Qu’attendre du prochain album de PJ Harvey ? Un nouveau pas dans la course au boucan ? de vagues mélodies en bout de course concassées par quelque producteur finaud du genre Steve Albini ? ou un retour à la sécheresse perdue de l’extraordinaire Dry ? Tout faux : à l’en croire, cet album de Polly Harvey se balade en terres vierges, celles de la douceur et de l’introspection. « C’est un disque très doux. Il y a deux ans, j’étais fascinée par la force du son. Aujourd’hui, je suis plus attirée par la force du silence. »
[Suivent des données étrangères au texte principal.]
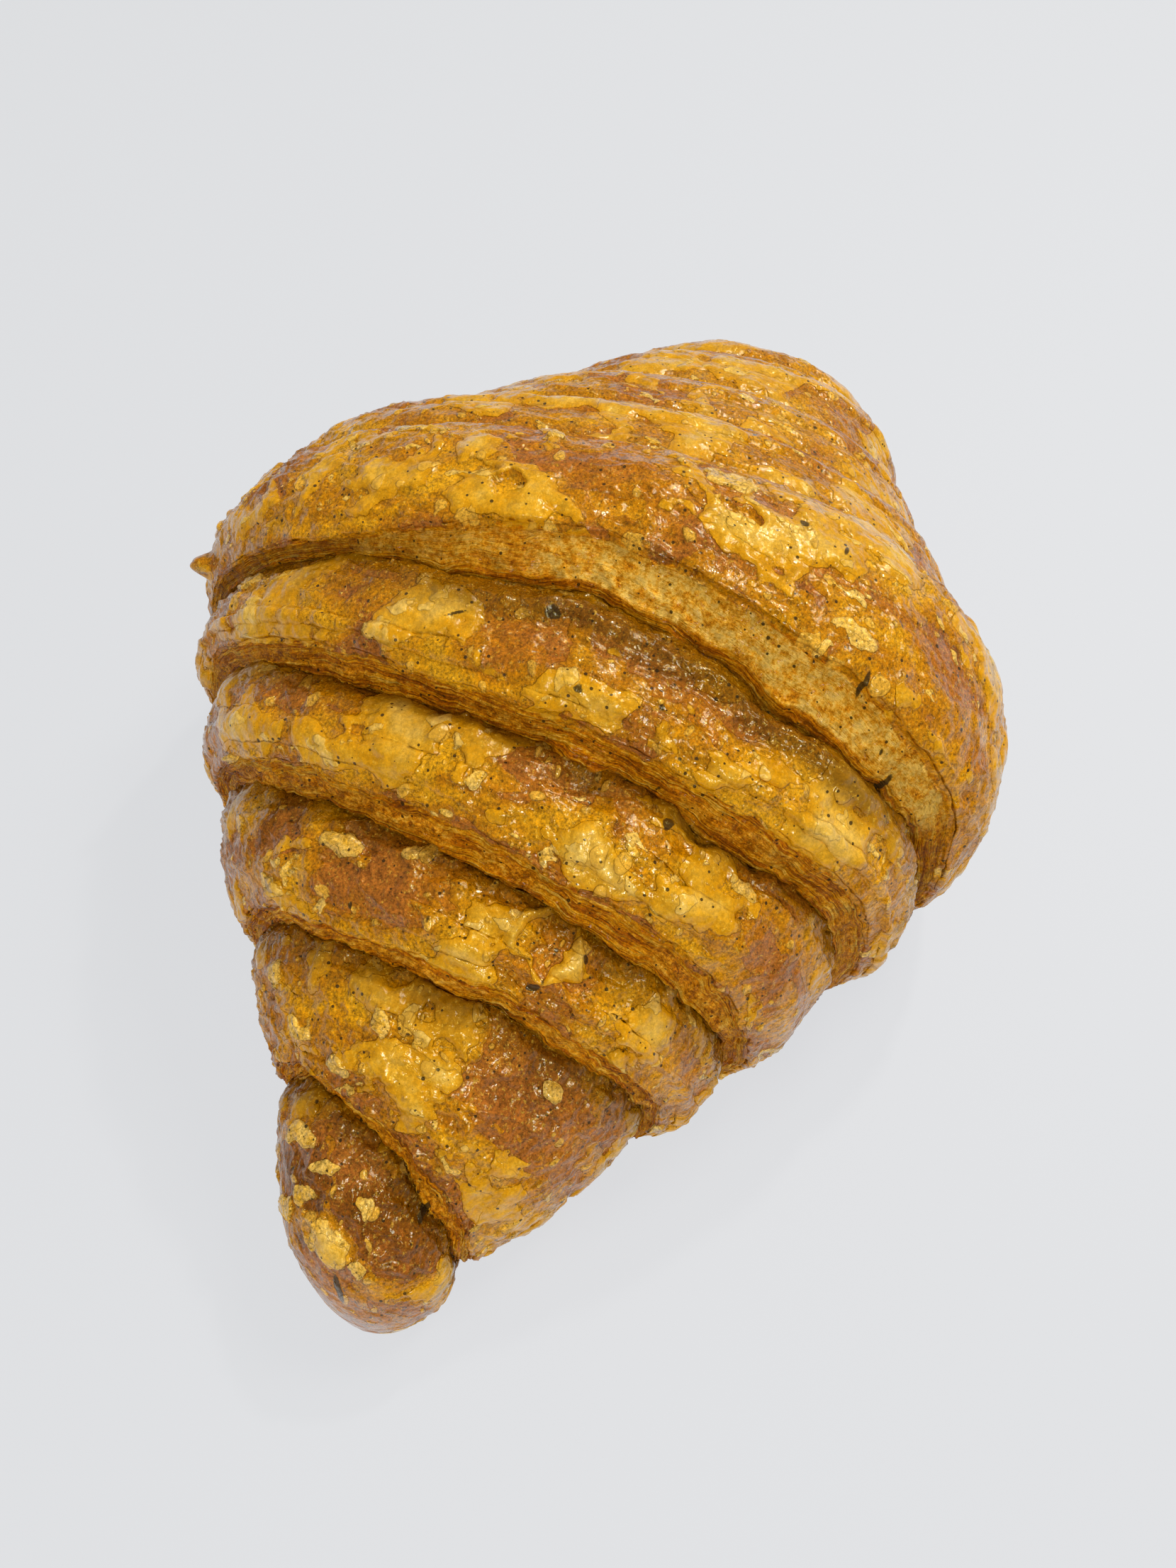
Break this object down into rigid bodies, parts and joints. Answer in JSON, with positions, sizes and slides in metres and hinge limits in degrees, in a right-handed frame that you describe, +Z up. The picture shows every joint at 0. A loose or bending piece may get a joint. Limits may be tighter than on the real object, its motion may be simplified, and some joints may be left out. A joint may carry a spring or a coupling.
{
  "type": "croissant",
  "caption": "Whole baked croissant, one tapering roll of laminated dough with stepped wrapped layers and a flattened base.",
  "frame": {"origin": "on the resting surface, under the middle of the croissant's bounding box", "axes": "+X along the roll from the narrow tip to the blunt tip, +Z up"},
  "size_m": [0.15, 0.101, 0.054],
  "materials": {
    "crust": null
  },
  "bodies": {
    "root": {"croissant": "crust"}
  },
  "joints": []
}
L’enregistrement de To bring you my love s’est fait à Londres, dans le quartier de Battersea, « dans un studio merveilleux, le Townhouse 3, un endroit très chaleureux où l’on se sent tout de suite chez soi. Nous y avons passé dix semaines ? six pour l’enregistrement, quatre pour le mixage ?, soit quasiment deux fois plus que pour mes albums précédents. Mais j’avais besoin de tout ce temps : mes nouvelles chansons sont très chargées en émotions, terriblement personnelles. Je n’aurais jamais pu les chanter en quelques minutes. Il m a fallu au contraire me préparer pendant plusieurs heures avant chaque prise de chant, m assurer que j’étais vraiment prête à me livrer. C’est un disque très fort : les musiques, les paroles, l’atmosphère générale, tous ces éléments vont dans une même direction, la quête de l’émotion« . Au moment d’écrire, Polly a rangé sa guitare, lui préférant le clavier d’un orgue. Quitte à faire le ménage, PJ Harvey a fait le vide autour d’elle : sur les vingt chansons écrites, dix seulement se retrouveront sur l’album. Exit, également, basse et boucan, sobrement remplacés par des violons, percussions et différents claviers, instruments incongrus il y a deux ans encore mais ici nécessaires pour définir d’autres teintes. Plus que jamais maîtresse à bord, PJ Harvey en a profité pour resserrer les rangs ? sa section rythmique d’origine étant remerciée et remplacée par trois nouvelles têtes, dont un batteur français ? et mieux s’entourer en engageant le producteur Flood. « Son approche est radicalement différente de celle de Steve Albini. Au moment de former mon nouveau groupe, j’ai surtout tenu compte des personnalités, bien avant de penser aux compétences musicales. Depuis des années, je répète que je souhaite évoluer, progresser, avancer. Et changer de musiciens me semble être une nécessité si je ne veux pas stagner. » Eternelle frustrée ? « Rien ne me plaît, tout me déçoit« , nous disait-elle il y a peu ?, PJ Harvey ne pourra donc en vouloir à personne pour ce qu’elle appelle la « médiocrité » de ses disques. Steve Albini, son batteur et son bassiste jugés et expulsés de son monde, elle devra chercher ailleurs ? chez elle ? les raisons de la colère. Le poids de son monde sur les épaules, on comprend alors mieux les joues creuses et l’air vidé sur la photo qu’elle nous a envoyée.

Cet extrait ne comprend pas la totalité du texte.